De plus, l’horloge de contrôle de repos peut être activée durant le trajet de neuf heures dans le train. Les conducteurs qui doivent respecter, selon les normes européennes, un temps de repos de 10 heures par jour évitent ainsi toute possibilité d’amende.

Informer les usagers

Si Bruxelles a accepté l’interdiction suisse de circuler la nuit. La Suisse doit, en contrepartie, garantir des services de ferroutage subventionnés, ce qui est le cas avec ce service nord-sud.

Les témoignages de satisfaction de routiers sont donc légions, mais il faut encore convaincre des utilisateurs potentiels.

Pour les dirigeants de la société RALpin, ce sera une tâche délicate. Pour preuve, les conducteurs européens ne prennent pas au sérieux les embouteillages du Gothard. De plus ils y sont souvent habitués et ne disent rien.

Pour palier ce problème, une campagne d’information va être mise sur pied. Elle devrait toucher les transporteurs européens concernés par la traversée de la Suisse.

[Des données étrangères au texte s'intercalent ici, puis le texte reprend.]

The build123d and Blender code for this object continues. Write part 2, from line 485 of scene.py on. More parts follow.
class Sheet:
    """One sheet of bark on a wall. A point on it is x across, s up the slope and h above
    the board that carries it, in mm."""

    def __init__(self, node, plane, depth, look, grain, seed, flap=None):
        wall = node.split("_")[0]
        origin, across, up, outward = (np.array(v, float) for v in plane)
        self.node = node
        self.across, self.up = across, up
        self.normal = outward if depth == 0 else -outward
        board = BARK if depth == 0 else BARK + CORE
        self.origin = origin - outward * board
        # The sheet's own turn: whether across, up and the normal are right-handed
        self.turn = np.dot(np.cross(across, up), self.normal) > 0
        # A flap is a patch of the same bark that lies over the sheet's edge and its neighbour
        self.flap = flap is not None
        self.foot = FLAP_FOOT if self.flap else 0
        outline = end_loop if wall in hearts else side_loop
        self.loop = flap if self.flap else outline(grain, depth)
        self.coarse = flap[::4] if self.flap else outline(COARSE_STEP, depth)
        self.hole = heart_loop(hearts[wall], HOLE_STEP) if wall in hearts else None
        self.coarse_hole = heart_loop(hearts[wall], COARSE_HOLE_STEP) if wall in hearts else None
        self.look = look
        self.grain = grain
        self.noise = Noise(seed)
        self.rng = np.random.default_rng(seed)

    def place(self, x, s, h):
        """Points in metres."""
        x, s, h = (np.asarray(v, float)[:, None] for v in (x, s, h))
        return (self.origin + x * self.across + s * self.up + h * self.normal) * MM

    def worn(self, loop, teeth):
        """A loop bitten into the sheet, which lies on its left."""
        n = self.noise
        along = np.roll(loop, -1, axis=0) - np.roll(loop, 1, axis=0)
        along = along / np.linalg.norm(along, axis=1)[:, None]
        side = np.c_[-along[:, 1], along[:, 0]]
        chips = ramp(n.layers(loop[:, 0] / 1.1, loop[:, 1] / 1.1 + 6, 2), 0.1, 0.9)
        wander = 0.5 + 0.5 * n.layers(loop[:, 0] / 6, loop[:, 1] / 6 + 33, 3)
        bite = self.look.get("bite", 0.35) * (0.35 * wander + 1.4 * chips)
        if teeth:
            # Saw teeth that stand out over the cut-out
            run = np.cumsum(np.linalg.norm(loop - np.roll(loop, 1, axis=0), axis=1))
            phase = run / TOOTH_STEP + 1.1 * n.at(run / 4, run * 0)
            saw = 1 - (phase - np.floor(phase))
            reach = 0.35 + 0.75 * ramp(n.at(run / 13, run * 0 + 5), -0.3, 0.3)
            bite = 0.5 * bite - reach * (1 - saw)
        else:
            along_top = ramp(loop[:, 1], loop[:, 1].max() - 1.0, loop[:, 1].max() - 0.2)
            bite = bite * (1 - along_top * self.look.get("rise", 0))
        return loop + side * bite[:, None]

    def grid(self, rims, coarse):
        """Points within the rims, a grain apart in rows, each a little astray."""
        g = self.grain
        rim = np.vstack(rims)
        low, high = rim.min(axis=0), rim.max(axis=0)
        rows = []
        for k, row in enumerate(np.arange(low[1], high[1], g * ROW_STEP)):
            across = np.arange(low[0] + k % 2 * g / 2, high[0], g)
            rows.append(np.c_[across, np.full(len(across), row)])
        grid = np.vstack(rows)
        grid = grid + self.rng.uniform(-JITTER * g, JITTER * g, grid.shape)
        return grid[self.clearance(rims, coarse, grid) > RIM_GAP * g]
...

Le ferroutage est une solution intermédiaire

«Le ferroutage doit malgré tout rester une solution intermédiaire, explique Carlo Degelo. Et d’ajouter «A long terme, les transports se feront uniquement par le rail, sans les camions dessus. Surtout quand les transversales ferroviaires alpines seront en fonction vers 2007.»

En attendant, le service actuel va être étendu à deux paires de trains supplémentaires d’ici à mai 2002. Ce qui assurera un service régulier espacé de deux heures seulement. 105 000 camions pourront utiliser ce service au lieu de 40 000 actuellement.

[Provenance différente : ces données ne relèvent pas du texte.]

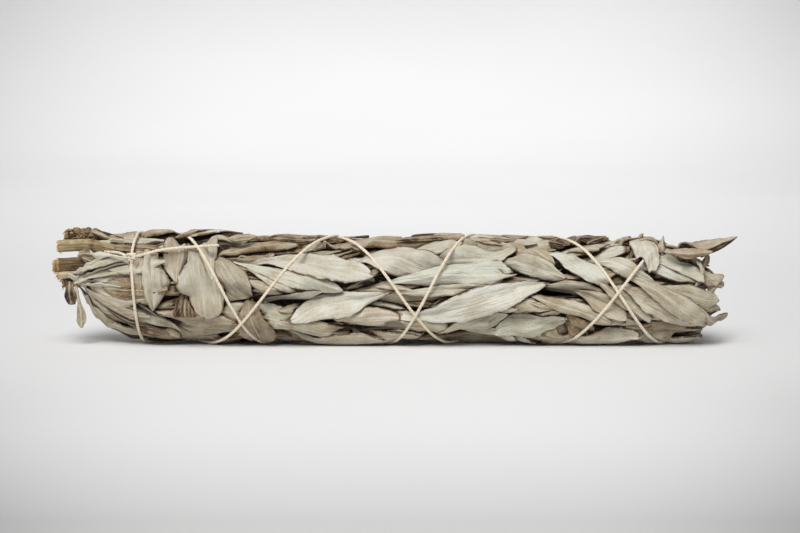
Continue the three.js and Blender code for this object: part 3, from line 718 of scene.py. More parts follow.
def sheet_faces(rows, columns):
    """Faces of a thin sheet: a grid of points, and the same grid again below it."""
    count = rows * columns
    at = np.arange(count).reshape(rows, columns)
    top = np.stack([at[:-1, :-1], at[1:, :-1], at[1:, 1:], at[:-1, 1:]], -1).reshape(-1, 4)
    bottom = top[:, [0, 3, 2, 1]] + count
    ring = np.concatenate([at[0, :-1], at[:-1, -1], at[-1, :0:-1], at[:0:-1, 0]])
    after = np.roll(ring, -1)
    rim = np.stack([ring, after, after + count, ring + count], -1)
    return np.vstack([top, bottom, rim]), ring


def loft(rings):
    """Points and faces of a closed solid through rings, flat at both ends."""
    n = len(rings[0])
    at = np.arange(len(rings) * n).reshape(-1, n)
    after = np.roll(at, -1, axis=1)
    sides = np.stack([at[:-1], after[:-1], after[1:], at[1:]], -1).reshape(-1, 4)
    return np.vstack(rings), [*sides.tolist(), at[0, ::-1].tolist(), at[-1].tolist()]


def added(name, data):
    """A new object in the scene."""
    made = bpy.data.objects.new(name, data)
    bpy.context.collection.objects.link(made)
    return made


def make_mesh(name, points, faces, attributes=(), sharp=()):
    """A smooth mesh with named attributes, and with hard edges along the sharp rings."""
    mesh = bpy.data.meshes.new(name)
    mesh.from_pydata(np.asarray(points).tolist(), [], [list(f) for f in faces])
    mesh.update()
    for label, values in attributes:
        layer = mesh.attributes.new(label, "FLOAT_VECTOR", "POINT")
        layer.data.foreach_set("vector", np.ascontiguousarray(values, dtype=np.float32).ravel())
    mesh.polygons.foreach_set("use_smooth", [True] * len(mesh.polygons))
    if len(sharp):
        ends = np.empty(len(mesh.edges) * 2, dtype=int)
        mesh.edges.foreach_get("vertices", ends)
        ends = ends.reshape(-1, 2)
        group = np.zeros(len(mesh.vertices), dtype=int)
        for k, ring in enumerate(sharp, 1):
            group[ring] = k
        hard = (group[ends[:, 0]] == group[ends[:, 1]]) & (group[ends[:, 0]] > 0)
        mesh.attributes.new("sharp_edge", "BOOLEAN", "EDGE").data.foreach_set("value", hard)
    return added(name, mesh)


def painted_sunk_shade(grid):
    """How deep each point lies beside or under the leaves above it, from 0 to 1, for the painted
    shade there.
    """
    return smooth(SUNK_FROM, SUNK_TO, read_map(nearby, grid["x"], grid["s"]) - grid["z"])


def leaf_solid(grid):
    """The points of both faces of a laid leaf, wrapped round the bunch."""
    leaf, x, s = grid["leaf"], grid["x"], grid["s"]
    if "lift" in grid:  # it is inside the bunch
        upper = grid["lift"]
    else:
        upper = pressed(lift_of(x, s, grid["z"]), x, s, leaf["over"])
        # painted shade: a leaf's tone is darkened where it lies deep beside or under leaves above
        # it
        grid["look"][..., 2] -= SUNK_PAINTED_SHADE * painted_sunk_shade(grid)
    faces = [resting(on_bunch(x, s / ARC_RADIUS, lift)) for lift in (upper, upper - LEAF_THICKNESS)]
    look_below = grid["look"].copy()
    look_below[..., 1] = 1
    points = np.concatenate([f.reshape(-1, 3) for f in faces])
    place = np.concatenate([grid["place"].reshape(-1, 3)] * 2)
    look = np.concatenate([grid["look"].reshape(-1, 3), look_below.reshape(-1, 3)])
    return points, place, look


def turned_out(faces, points, grid):
    """Whether the sheet's first faces point out from the bunch; if not, they are flipped."""
    a, b, c = (points[faces[len(faces) // 3, k]] for k in (0, 1, 2))
    middle = grid["x"].size // 2
    out = points[middle] - points[middle + grid["x"].size]
    return np.dot(np.cross(b - a, c - a), out) > 0


def join_leaves(name, grids):
    """One piece of many leaves, each a closed sheet with sharp rims."""
    points, places, looks, faces, rims = [], [], [], [], []
    start = 0
    for grid in grids:
        p, place, look = leaf_solid(grid)
        f, ring = sheet_faces(*grid["x"].shape)
        if not turned_out(f, p, grid):
            f = f[:, ::-1]
        faces.append(f + start)
        rims += [ring + start, ring + start + grid["x"].size]
        points.append(p)
        places.append(place)
        looks.append(look)
        start += len(p)
    return make_mesh(
        name, to_frame(np.vstack(points)), np.vstack(faces),
        [("leaf_place", np.vstack(places)), ("leaf_look", np.vstack(looks))], rims,
    )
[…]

Une amélioration de la fréquentation devrait diminuer les subsides de la Confédération qui s’élèvent actuellement à 450 francs par camion. Mieux encore, la société Hupac devrait faire des bénéfices avant cinq ans. Des bénéfices qui pourrait permettre quelques améliorations pour le confort des chauffeurs.

En effet, le manque d’installations sanitaires et de services aux terminaux de Fribourg-en-Brisgau et Novare les ont fait souffrir durant la canicule. Et si de nouvelles voitures sont annoncées pour le transport, elles n’auront toujours pas de climatisation.